§ Problem requirements
From the first line of the data below, repeat each line exactly until you reach the line with "from FreeCAD import"; include that line too.

§ Data lines
┌──
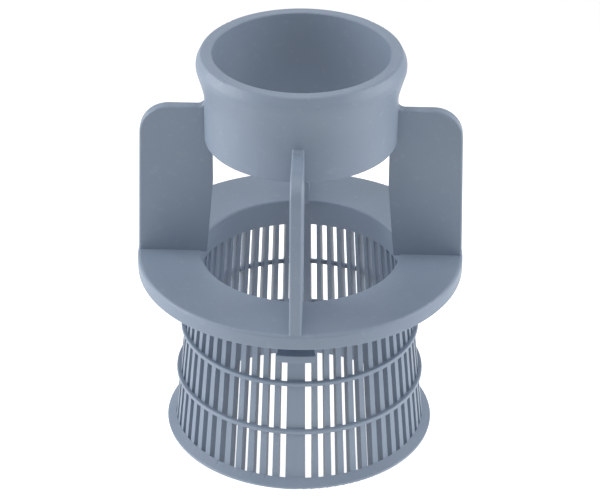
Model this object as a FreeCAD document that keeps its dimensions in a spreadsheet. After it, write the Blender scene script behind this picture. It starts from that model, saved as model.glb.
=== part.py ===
import FreeCAD
import Part
import Sketcher
import math
import os
import re

from FreeCAD import Placement, Rotation, Vector

# Inlet filter of a dishwasher, moulded in one piece: a tube collar on four wings, a flange,
# and a slotted conical basket under it.
# The origin is on the axis, in the plane of the base. Z is up, and the wings point along X and Y.

# Driving sizes in millimetres and degrees; a height without a reference is measured from the base
SIZES = {
    # flange
    "brim_radius": 45.0,
    "brim_height": 55.0,
    "brim_thick": 4.4,
    "brim_round": 1.0,
    "brim_under_round": 0.4,
    "brim_bore_radius": 27.4,
    "brim_bore_round": 0.5,
    # basket wall, a cone that widens towards the base
    "basket_flare": 5.4,
    "basket_wall": 2.6,
    "basket_blend": 1.0,
    # slots through the basket wall
    "slot_width": 1.85,
    "slot_pitch": 6.0,
    "slots_per_side": 14,
    "slot_top_drop": 8.2,
    "slot_bottom_height": 2.7,
    "slot_overcut": 1.5,
    "slot_clear": 0.1,
    # hoops round the bars
    "hoop_proud": 1.0,
    "hoop_thick": 1.3,
    "upper_hoop_height": 31.2,
    "lower_hoop_height": 16.5,
    "hoop_round": 0.4,
    # base rim
    "rim_radius": 37.7,
    "rim_edge": 1.1,
    "rim_round": 0.3,
    "rim_taper": 0.3,
    "rim_foot_round": 0.7,
    # collar
    "window_height": 35.5,
    "collar_height": 25.45,
    "bore_radius": 23.85,
    "collar_radius": 26.1,
    "lip_radius": 26.9,
    "lip_round": 0.8,
    "bead_radius": 28.2,
    "shoulder_drop": 2.6,
    "shoulder_round": 3.0,
    "bead_drop": 4.2,
    "bead_round": 1.5,
    "neck_drop": 11.4,
    "neck_round": 15.0,
    "collar_edge_round": 0.4,
    # wings
    "wing_thick": 3.3,
    "wing_height": 44.5,
    "wing_top_reach": 43.5,
    "wing_foot_reach": 44.7,
    "wing_corner": 8.0,
    "wing_throat": 2.2,
    "wing_round": 0.6,
    "wing_inner_foot": 25.8,
    "wing_bend_height": 21.0,
    "wing_foot_depth": 0.4,
    "wing_foot_round": 0.4,
    "wing_step": 0.15,
    "wing_embed": 0.3,
    # lug under the flange
    "lug_angle": 16.6,
    "lug_radius": 36.6,
    "lug_thick": 2.3,
    "lug_top_height": 43.3,
    "lug_round": 0.3,
    "lug_seat": 0.3,
}

WINGS = 4
QUADRANTS = 4
FULL_TURN = 360
TOUCHING = 1e-6

doc = FreeCAD.newDocument("InletFilter")


def make_sheet():
    """Writes the driving sizes into the sheet, one named cell each."""
    sheet = doc.addObject("Spreadsheet::Sheet", "Sizes")
    for row, (name, value) in enumerate(SIZES.items(), start=1):
        sheet.set(f"A{row}", name)
        sheet.set(f"B{row}", str(value))
        sheet.setAlias(f"B{row}", name)
    doc.recompute()


def size(name):
    """A driving size as the sheet holds it."""
    return float(doc.getObject("Sizes").get(name))


def bound(text):
    """The expression with each size's name led back to its cell."""
    return re.sub(r"[a-z_]+", lambda word: f"Sizes.{word[0]}" if word[0] in SIZES else word[0], text)


def origin_feature(body, role):
    """One of the body's own origin planes or axes."""
    return next(item for item in body.Origin.OriginFeatures if item.Role == role)


def add_sketch(body, name, plane):
    """An empty sketch on one of the body's origin planes."""
    sketch = body.newObject("Sketcher::SketchObject", name)
    sketch.AttachmentSupport = (origin_feature(body, plane), "")
    sketch.MapMode = "FlatFace"
    return sketch


def pin_point(sketch, name, element, vertex, across, up):
    """Binds a point of the sketch to two expressions."""
    for kind, text in (("DistanceX", across), ("DistanceY", up)):
        value = float(sketch.evalExpression(bound(text)))
        number = sketch.addConstraint(Sketcher.Constraint(kind, -1, 1, element, vertex, value))
        label = f"{name}_{kind[-1].lower()}"
        sketch.renameConstraint(number, label)
        sketch.setExpression(f"Constraints.{label}", bound(text))


def turn_points(before, corner, after, radius):
    """Where a round of this radius leaves the two sides of a corner, and the middle of its arc."""
    first = (before - corner).normalize()
    second = (after - corner).normalize()
    half = first.getAngle(second) / 2
    reach = radius / math.tan(half)
    centre = corner + (first + second).normalize() * (radius / math.sin(half))
    middle = centre + (corner - centre).normalize() * radius
    return corner + first * reach, middle, corner + second * reach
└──
§ Final answer
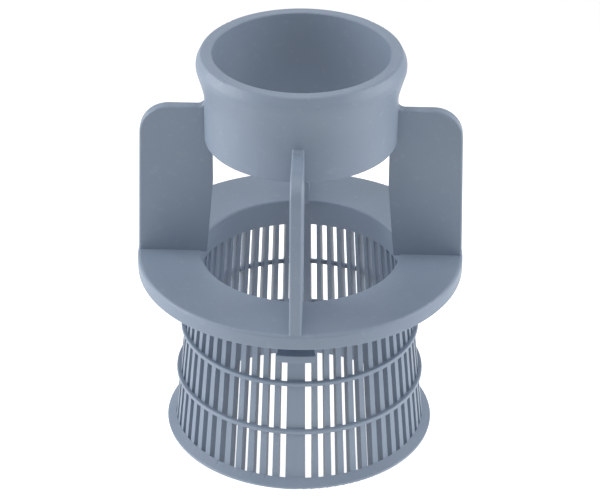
Model this object as a FreeCAD document that keeps its dimensions in a spreadsheet. After it, write the Blender scene script behind this picture. It starts from that model, saved as model.glb.
=== part.py ===
import FreeCAD
import Part
import Sketcher
import math
import os
import re

from FreeCAD import Placement, Rotation, Vector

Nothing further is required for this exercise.